Weird colour effects: apologies

I noticed yesterday that there were some weird colour effects going on with pandammonium.org. Sorry about that. It’s all fixed now.

The problems

There were two problems. The curious thing was that these effects only occured when the user was not logged in. As soon as the user logged in, the colours corrected themselves.

The background colour

The site footer background colour was wrong: it was theme-default red instead of pandammonium purple.

The text colour

Visited navigational links were the wrong colour, affecting the footer, the sidebar, the menus, tags and categories.

The workarounds

These problems were weird, especially because of the difference being logged in or out made.

The background colour

The first thing I did was to check the theme settings in the WP Customiser: the footer background colour was correctly set to purple. I tried changing the background colour to the default red, reloading, and switching it back to purple; no difference. It was time to look into the CSS files.

I discovered that the site-footer class is defined in two different CSS files:

.site-footer {
 background: #d44d5c; /* red */
}
.site-footer {
  background: #7949b1; /* purple */
  color: #fefffa;
}

When the user is logged out, the former overrides the latter; when the user is logged in, the latter overrides the former.

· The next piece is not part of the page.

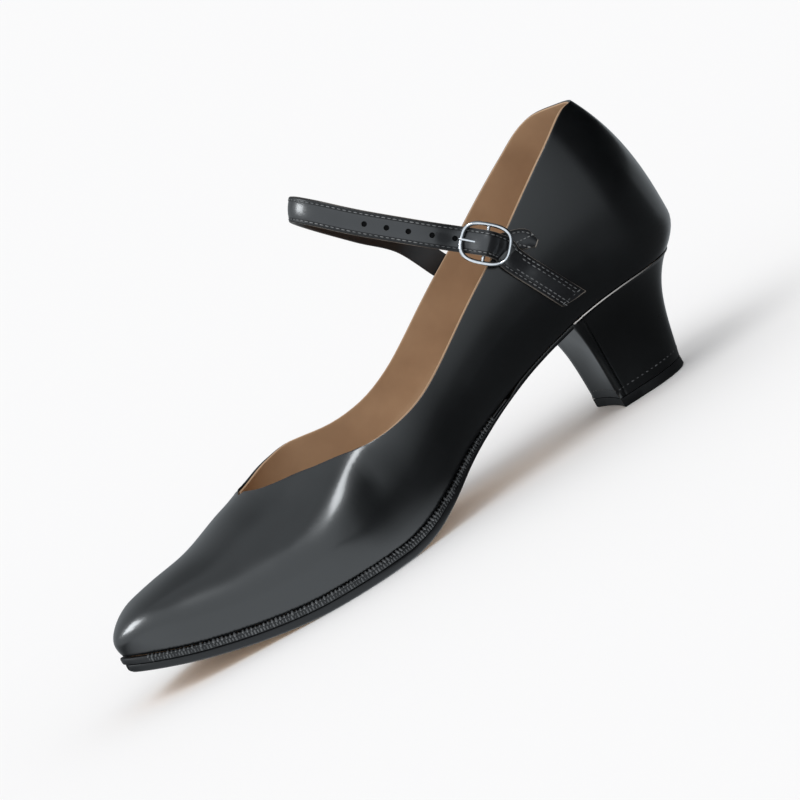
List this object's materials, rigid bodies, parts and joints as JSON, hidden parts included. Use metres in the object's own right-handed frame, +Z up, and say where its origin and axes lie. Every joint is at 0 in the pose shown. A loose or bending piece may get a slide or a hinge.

To fix the site footer background colour, I overrode the background-color property in the site-footer class using the Additional CSS section of the Customiser, which did the trick.

.site-footer {
  background-color: #7949b1; /* purple */
}

But it doesn’t explain what happened.

The text colour

I did not look into the weirdness of the visited link colour problems beyond playing with them in the browser’s element inspector because I hoped the two problems were connected.

A better solution

The problematic CSS file is prefixed with wpo; this suggests there might be an issue with a plugin; a quick refresher of my installed plugins reminds me I have WP Optimize installed – did someone say wpo? The guilty party.

Sure enough, one of the ways this plugin optimises a WordPress site is to minify the CSS. I looked at the CSS minification settings. I undid the changes in the workaround (above) and had a little play.

Switching off CSS minification completely in the plugin fixed the weird colours in the background and in the visited links. Looking more closely at the CSS minify settings, I couldn’t find a specific setting or CSS file that caused the problem, so I’ve switched off CSS minification completely.

This plugin also explains the difference between logged-in behaviour and logged-out behaviour: there’s an option to serve logged-in users cached pages. The switch was off, so the minified CSS wasn’t served when the user was logged in, but served when the user was not logged in.

Problem more-or-less solved, although I’m not completely sure what changed. The WP Optimize plugin was updated on my site on 30 November. I wonder what they changed.

An extra irritation

The database keeled over a lot when I was looking into the WP Optimize settings. It’s fortunate that I know how to fix the database error now.